- [Stated exercise]
Repeat all of the records verbatim.

- [Dataset rows]

________________________________________

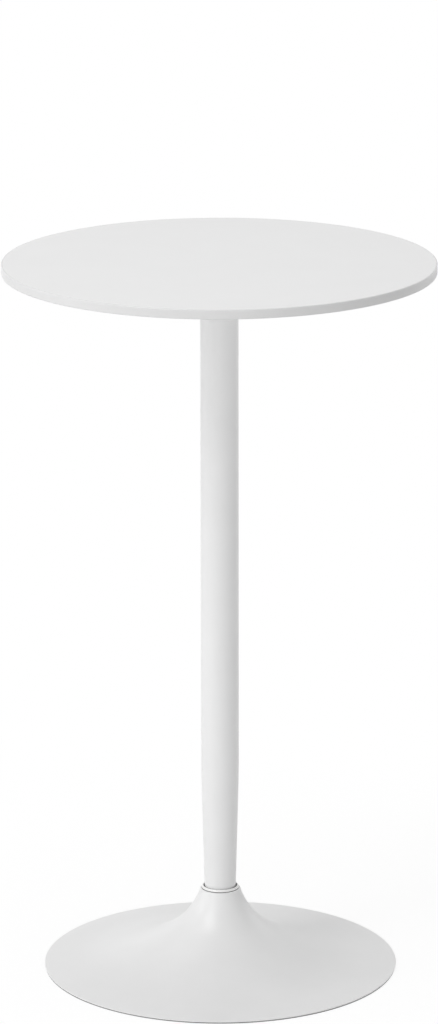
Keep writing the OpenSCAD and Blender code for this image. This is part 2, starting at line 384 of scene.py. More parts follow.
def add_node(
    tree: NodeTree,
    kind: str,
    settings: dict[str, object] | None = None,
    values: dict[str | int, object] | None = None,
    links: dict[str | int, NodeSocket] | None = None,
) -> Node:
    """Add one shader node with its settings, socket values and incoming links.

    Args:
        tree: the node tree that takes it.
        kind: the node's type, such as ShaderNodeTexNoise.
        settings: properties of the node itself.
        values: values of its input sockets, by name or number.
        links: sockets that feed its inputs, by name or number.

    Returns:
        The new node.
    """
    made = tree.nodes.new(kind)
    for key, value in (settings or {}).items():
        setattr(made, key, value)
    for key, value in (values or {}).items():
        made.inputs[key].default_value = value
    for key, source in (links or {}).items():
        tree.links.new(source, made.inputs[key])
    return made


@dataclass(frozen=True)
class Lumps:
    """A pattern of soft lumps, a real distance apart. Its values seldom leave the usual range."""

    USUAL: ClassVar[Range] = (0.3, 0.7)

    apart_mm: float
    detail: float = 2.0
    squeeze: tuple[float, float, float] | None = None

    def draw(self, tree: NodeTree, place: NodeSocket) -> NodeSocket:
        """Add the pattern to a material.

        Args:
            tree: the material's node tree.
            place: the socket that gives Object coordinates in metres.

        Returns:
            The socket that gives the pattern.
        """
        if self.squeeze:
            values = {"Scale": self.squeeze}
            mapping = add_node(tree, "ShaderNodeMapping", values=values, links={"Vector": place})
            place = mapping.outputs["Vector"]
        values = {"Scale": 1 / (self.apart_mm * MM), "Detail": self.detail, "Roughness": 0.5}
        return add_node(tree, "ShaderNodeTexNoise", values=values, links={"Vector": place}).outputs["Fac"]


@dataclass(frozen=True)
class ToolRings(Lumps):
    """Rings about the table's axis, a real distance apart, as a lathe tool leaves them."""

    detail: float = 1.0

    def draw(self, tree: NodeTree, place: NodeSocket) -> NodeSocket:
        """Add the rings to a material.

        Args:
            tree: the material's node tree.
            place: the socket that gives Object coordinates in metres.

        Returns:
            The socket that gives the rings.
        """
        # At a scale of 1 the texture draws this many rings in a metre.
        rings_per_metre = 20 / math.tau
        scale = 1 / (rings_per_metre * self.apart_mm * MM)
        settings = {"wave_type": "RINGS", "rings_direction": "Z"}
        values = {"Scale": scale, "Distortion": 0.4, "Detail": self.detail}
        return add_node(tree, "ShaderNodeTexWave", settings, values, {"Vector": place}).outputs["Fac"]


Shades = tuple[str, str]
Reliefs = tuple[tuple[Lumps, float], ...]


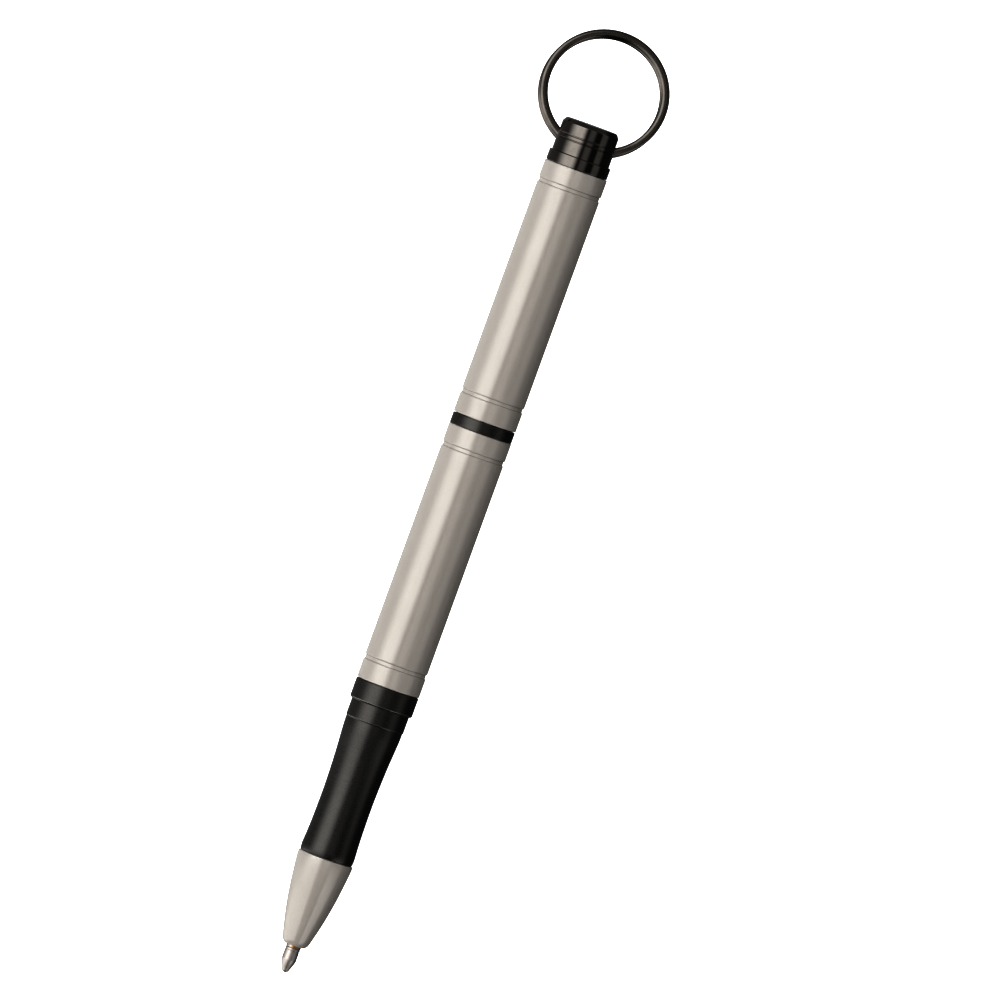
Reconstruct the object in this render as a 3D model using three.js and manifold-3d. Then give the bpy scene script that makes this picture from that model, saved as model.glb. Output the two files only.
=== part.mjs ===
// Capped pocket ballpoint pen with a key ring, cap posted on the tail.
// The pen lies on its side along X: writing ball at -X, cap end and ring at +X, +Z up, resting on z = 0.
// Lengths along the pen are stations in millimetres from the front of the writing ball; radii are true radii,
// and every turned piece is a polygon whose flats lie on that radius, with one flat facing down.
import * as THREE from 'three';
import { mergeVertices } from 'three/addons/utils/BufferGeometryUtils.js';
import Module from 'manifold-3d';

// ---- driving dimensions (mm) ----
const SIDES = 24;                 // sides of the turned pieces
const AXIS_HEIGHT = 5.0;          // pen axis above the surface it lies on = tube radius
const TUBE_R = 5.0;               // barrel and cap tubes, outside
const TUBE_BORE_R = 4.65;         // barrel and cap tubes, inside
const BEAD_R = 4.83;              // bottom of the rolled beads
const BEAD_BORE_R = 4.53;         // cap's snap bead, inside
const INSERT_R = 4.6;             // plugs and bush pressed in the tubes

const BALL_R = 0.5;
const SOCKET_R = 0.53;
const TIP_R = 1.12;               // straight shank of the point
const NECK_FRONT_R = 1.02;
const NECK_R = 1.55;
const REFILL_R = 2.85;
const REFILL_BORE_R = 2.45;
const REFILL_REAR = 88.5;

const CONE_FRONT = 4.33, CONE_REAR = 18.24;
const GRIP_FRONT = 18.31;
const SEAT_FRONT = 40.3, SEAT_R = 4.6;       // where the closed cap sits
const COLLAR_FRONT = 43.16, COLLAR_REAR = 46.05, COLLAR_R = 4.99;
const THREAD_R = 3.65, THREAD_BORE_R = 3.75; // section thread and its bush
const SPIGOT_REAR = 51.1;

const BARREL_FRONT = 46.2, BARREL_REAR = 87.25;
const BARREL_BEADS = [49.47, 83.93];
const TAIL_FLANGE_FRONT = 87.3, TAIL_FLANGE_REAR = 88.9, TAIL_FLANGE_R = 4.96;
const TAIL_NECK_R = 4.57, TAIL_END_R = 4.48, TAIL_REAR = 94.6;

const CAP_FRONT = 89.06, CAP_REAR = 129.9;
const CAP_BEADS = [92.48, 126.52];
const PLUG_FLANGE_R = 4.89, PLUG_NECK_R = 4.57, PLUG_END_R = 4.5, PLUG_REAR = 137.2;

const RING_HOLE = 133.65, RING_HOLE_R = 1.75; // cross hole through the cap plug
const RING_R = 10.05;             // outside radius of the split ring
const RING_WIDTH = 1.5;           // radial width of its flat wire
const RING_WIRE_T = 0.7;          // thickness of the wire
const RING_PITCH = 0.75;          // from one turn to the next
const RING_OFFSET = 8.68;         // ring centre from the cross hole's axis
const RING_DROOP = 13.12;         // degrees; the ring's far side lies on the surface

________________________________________

- [Completed exercise]
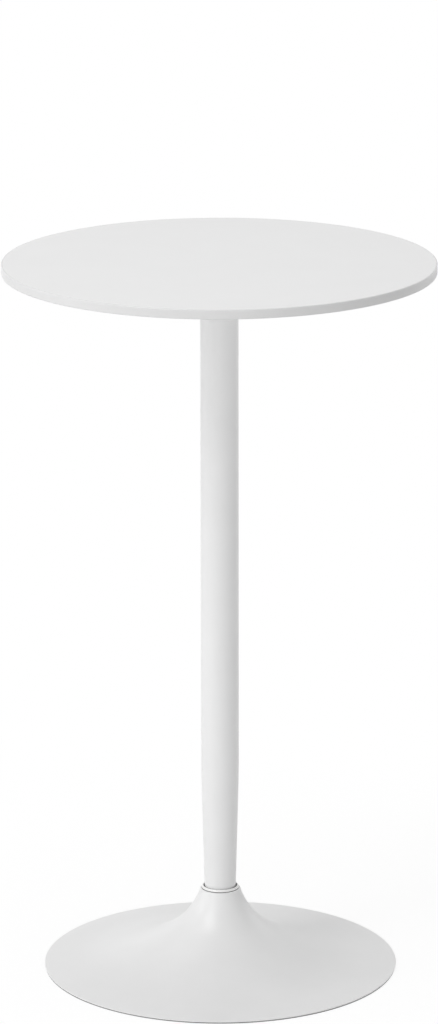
Keep writing the OpenSCAD and Blender code for this image. This is part 2, starting at line 384 of scene.py. More parts follow.
def add_node(
    tree: NodeTree,
    kind: str,
    settings: dict[str, object] | None = None,
    values: dict[str | int, object] | None = None,
    links: dict[str | int, NodeSocket] | None = None,
) -> Node:
    """Add one shader node with its settings, socket values and incoming links.

    Args:
        tree: the node tree that takes it.
        kind: the node's type, such as ShaderNodeTexNoise.
        settings: properties of the node itself.
        values: values of its input sockets, by name or number.
        links: sockets that feed its inputs, by name or number.

    Returns:
        The new node.
    """
    made = tree.nodes.new(kind)
    for key, value in (settings or {}).items():
        setattr(made, key, value)
    for key, value in (values or {}).items():
        made.inputs[key].default_value = value
    for key, source in (links or {}).items():
        tree.links.new(source, made.inputs[key])
    return made


@dataclass(frozen=True)
class Lumps:
    """A pattern of soft lumps, a real distance apart. Its values seldom leave the usual range."""

    USUAL: ClassVar[Range] = (0.3, 0.7)

    apart_mm: float
    detail: float = 2.0
    squeeze: tuple[float, float, float] | None = None

    def draw(self, tree: NodeTree, place: NodeSocket) -> NodeSocket:
        """Add the pattern to a material.

        Args:
            tree: the material's node tree.
            place: the socket that gives Object coordinates in metres.

        Returns:
            The socket that gives the pattern.
        """
        if self.squeeze:
            values = {"Scale": self.squeeze}
            mapping = add_node(tree, "ShaderNodeMapping", values=values, links={"Vector": place})
            place = mapping.outputs["Vector"]
        values = {"Scale": 1 / (self.apart_mm * MM), "Detail": self.detail, "Roughness": 0.5}
        return add_node(tree, "ShaderNodeTexNoise", values=values, links={"Vector": place}).outputs["Fac"]


@dataclass(frozen=True)
class ToolRings(Lumps):
    """Rings about the table's axis, a real distance apart, as a lathe tool leaves them."""

    detail: float = 1.0

    def draw(self, tree: NodeTree, place: NodeSocket) -> NodeSocket:
        """Add the rings to a material.

        Args:
            tree: the material's node tree.
            place: the socket that gives Object coordinates in metres.

        Returns:
            The socket that gives the rings.
        """
        # At a scale of 1 the texture draws this many rings in a metre.
        rings_per_metre = 20 / math.tau
        scale = 1 / (rings_per_metre * self.apart_mm * MM)
        settings = {"wave_type": "RINGS", "rings_direction": "Z"}
        values = {"Scale": scale, "Distortion": 0.4, "Detail": self.detail}
        return add_node(tree, "ShaderNodeTexWave", settings, values, {"Vector": place}).outputs["Fac"]


Shades = tuple[str, str]
Reliefs = tuple[tuple[Lumps, float], ...]


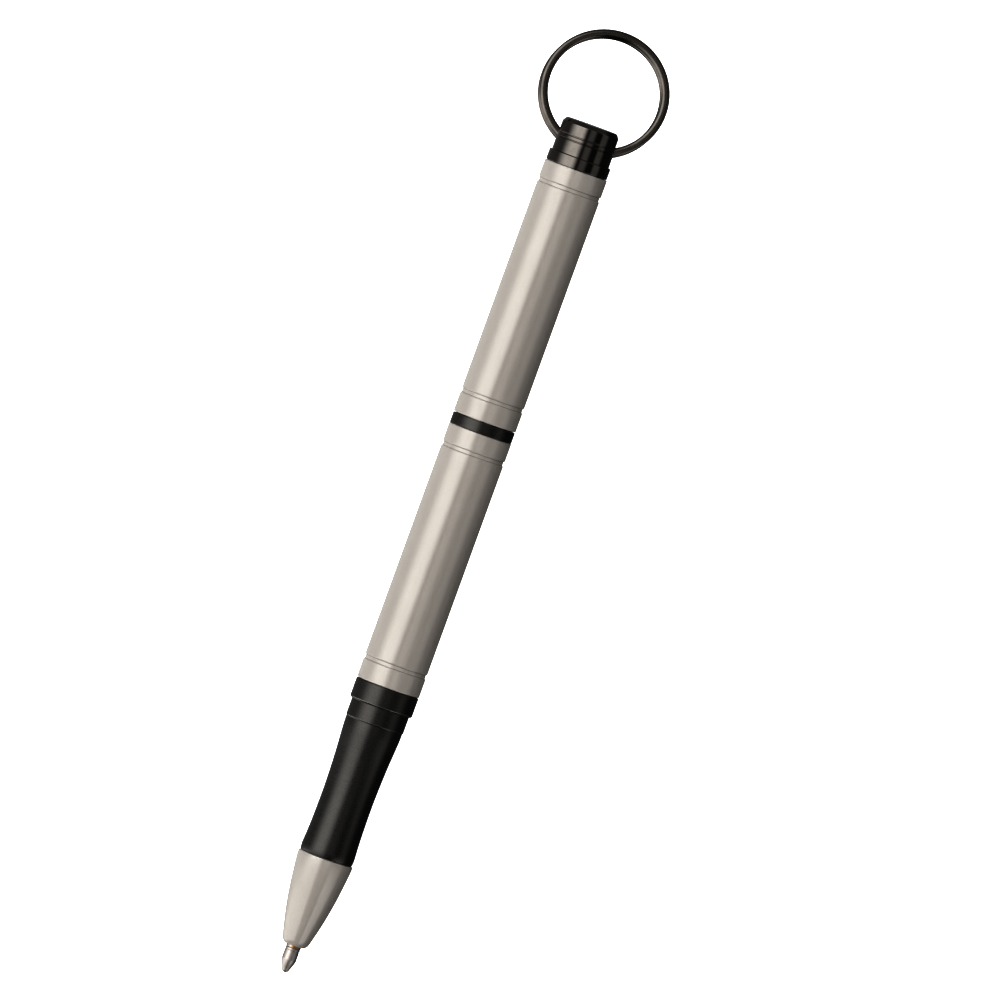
Reconstruct the object in this render as a 3D model using three.js and manifold-3d. Then give the bpy scene script that makes this picture from that model, saved as model.glb. Output the two files only.
=== part.mjs ===
// Capped pocket ballpoint pen with a key ring, cap posted on the tail.
// The pen lies on its side along X: writing ball at -X, cap end and ring at +X, +Z up, resting on z = 0.
// Lengths along the pen are stations in millimetres from the front of the writing ball; radii are true radii,
// and every turned piece is a polygon whose flats lie on that radius, with one flat facing down.
import * as THREE from 'three';
import { mergeVertices } from 'three/addons/utils/BufferGeometryUtils.js';
import Module from 'manifold-3d';

// ---- driving dimensions (mm) ----
const SIDES = 24;                 // sides of the turned pieces
const AXIS_HEIGHT = 5.0;          // pen axis above the surface it lies on = tube radius
const TUBE_R = 5.0;               // barrel and cap tubes, outside
const TUBE_BORE_R = 4.65;         // barrel and cap tubes, inside
const BEAD_R = 4.83;              // bottom of the rolled beads
const BEAD_BORE_R = 4.53;         // cap's snap bead, inside
const INSERT_R = 4.6;             // plugs and bush pressed in the tubes

const BALL_R = 0.5;
const SOCKET_R = 0.53;
const TIP_R = 1.12;               // straight shank of the point
const NECK_FRONT_R = 1.02;
const NECK_R = 1.55;
const REFILL_R = 2.85;
const REFILL_BORE_R = 2.45;
const REFILL_REAR = 88.5;

const CONE_FRONT = 4.33, CONE_REAR = 18.24;
const GRIP_FRONT = 18.31;
const SEAT_FRONT = 40.3, SEAT_R = 4.6;       // where the closed cap sits
const COLLAR_FRONT = 43.16, COLLAR_REAR = 46.05, COLLAR_R = 4.99;
const THREAD_R = 3.65, THREAD_BORE_R = 3.75; // section thread and its bush
const SPIGOT_REAR = 51.1;

const BARREL_FRONT = 46.2, BARREL_REAR = 87.25;
const BARREL_BEADS = [49.47, 83.93];
const TAIL_FLANGE_FRONT = 87.3, TAIL_FLANGE_REAR = 88.9, TAIL_FLANGE_R = 4.96;
const TAIL_NECK_R = 4.57, TAIL_END_R = 4.48, TAIL_REAR = 94.6;

const CAP_FRONT = 89.06, CAP_REAR = 129.9;
const CAP_BEADS = [92.48, 126.52];
const PLUG_FLANGE_R = 4.89, PLUG_NECK_R = 4.57, PLUG_END_R = 4.5, PLUG_REAR = 137.2;

const RING_HOLE = 133.65, RING_HOLE_R = 1.75; // cross hole through the cap plug
const RING_R = 10.05;             // outside radius of the split ring
const RING_WIDTH = 1.5;           // radial width of its flat wire
const RING_WIRE_T = 0.7;          // thickness of the wire
const RING_PITCH = 0.75;          // from one turn to the next
const RING_OFFSET = 8.68;         // ring centre from the cross hole's axis
const RING_DROOP = 13.12;         // degrees; the ring's far side lies on the surface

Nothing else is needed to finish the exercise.